Important new Headset Patent Claims
Today Apple was granted two patents for their headset. Each of the two new granted patents cover extended patent claims which provide new legal coverage for the device and differs from the original patent application and original granted patent. Patent claims act as a legal warning to those inventing a similar headset that Apple has claims to certain features. Infringing said claims for their invention could land them in court for patent infringement.
So what important new claims was Apple granted today by the U.S. Patent Office? Below is a random list of new elements Apple was granted related to their future headset.
In granted patent 9,646,573 Apple puts emphasis on the iDevice in the headset. The focus is on providing a future iPhone to operate in two distinct modes, with one distinctly for when it's in the headset. When in the headset the iPhone display will operate at a different resolution.
"A cellular telephone comprising: a speaker; a button; a camera; and a display, wherein the display is configured to operate in one of a normal viewing mode and a close up viewing mode, wherein the display is configured to operate in the close up viewing mode when the cellular telephone is connected to a head-mounted device, and wherein the display is configured to operate in the normal viewing mode when the cellular telephone is not connected to the head-mounted device.
Patent Claim #2: The cellular telephone defined in claim 1, wherein the display is configured to divide an image frame into a left image frame and a right image frame while operating in the close up viewing mode.
Patent Claim #3: The cellular telephone defined in claim 1, wherein the cellular telephone is configured to be connected to the head-mounted device using a connector … [Claim # 4] wherein the connector is configured to couple to a complementary connector in the head-mounted device.

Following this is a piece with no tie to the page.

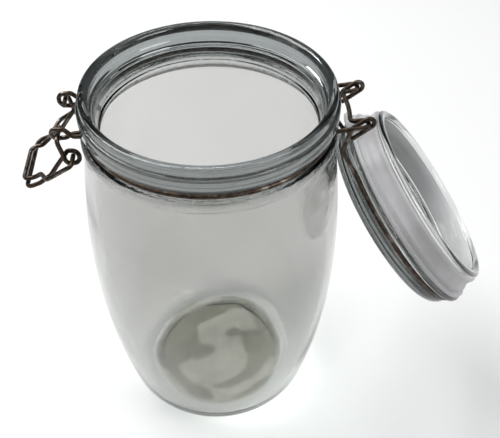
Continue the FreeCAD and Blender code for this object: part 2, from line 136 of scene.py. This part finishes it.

In Apple's patent claim #12 they note that presenting images according to the first format comprises presenting images with a first resolution. In patent claim # 13 Apple adds that "The method defined in claim 12, wherein presenting images according to the second format comprises presenting images with a second resolution that is different than the first resolution."
In granted patent 9,646,574 Apple puts emphasis on Augmented Reality.
In Apple's patent claim # 1 they noted that "A head-mounted apparatus comprising: a frame; a display supported by the frame; a camera configured to capture an image; a sensor that is configured to detect a stimulus; lenses adjacent to the display through which the display is viewable; and a processor configured to operate in a first mode in which image based content is displayed on the display without displaying the captured image and in a second mode in which the captured image is displayed on at least a portion of the display, wherein the processor is configured to operate in the second mode in response to detection of the stimulus by the sensor.
Patent Claim #2: The head-mounted apparatus defined in claim 1, wherein the processor is configured to overlay the captured image over a portion of the image based content in the second mode.
In patent claim #6 Apple notes: The head-mounted apparatus defined in claim 1, wherein the stimulus is a voice command and wherein the sensor is a microphone configured to detect the voice command.
In patent claim #13 Apple notes that "A head-mounted apparatus comprising: a frame; a display supported by the frame, wherein the display is configured to present a left image frame and a right image frame; lenses adjacent to the display through which the display is viewable; and an optical sensor that is configured to gather eye location information, wherein the display is configured to adjust a position of the left image frame on the display and a position of the right image frame on the display based on the eye location information to accommodate an interpupillary distance.
In patent claim #25 Apple notes that "The head-mounted apparatus defined in claim 14, wherein the support structure has a goggles form factor.
In patent claim #26 Apple notes that "The head-mounted apparatus defined in claim 14, wherein the support structure has a glasses form factor.
This is the first round of patent claims that directly hints at Augmented Reality. Secondly, today's headsets like Gear VR hold a smartphone in place for the headset whereas Apple's will require that the phone be connected to a connector in the headset. While Apple doesn't elaborate on this in their granted patents, it's obvious that Apple will be able to add functionality to the iPhone through the headset connection. It could a specialized VR chip or means of changing the resolution of the display or adding specialized haptics. It's clear that Apple is taking a different take on a future headset.